Objective: Output a single figure: the number of lines in which the word "FreeCAD" appears.

Data shown:
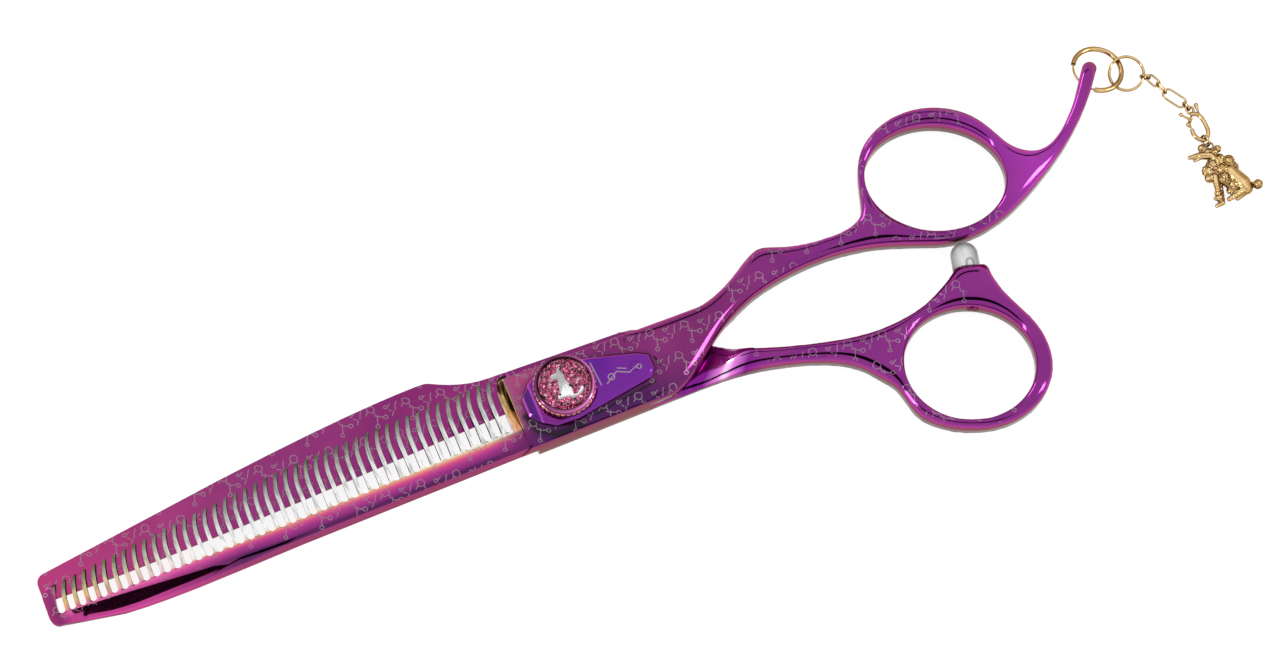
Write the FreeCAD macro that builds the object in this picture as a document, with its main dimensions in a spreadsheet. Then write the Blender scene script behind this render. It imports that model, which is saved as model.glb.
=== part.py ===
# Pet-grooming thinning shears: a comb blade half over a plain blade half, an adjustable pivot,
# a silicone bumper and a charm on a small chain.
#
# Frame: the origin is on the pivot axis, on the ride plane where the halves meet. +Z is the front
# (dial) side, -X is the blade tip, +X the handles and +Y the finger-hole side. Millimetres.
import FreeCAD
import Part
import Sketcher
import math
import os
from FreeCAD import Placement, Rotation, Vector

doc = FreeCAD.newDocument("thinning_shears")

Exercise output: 4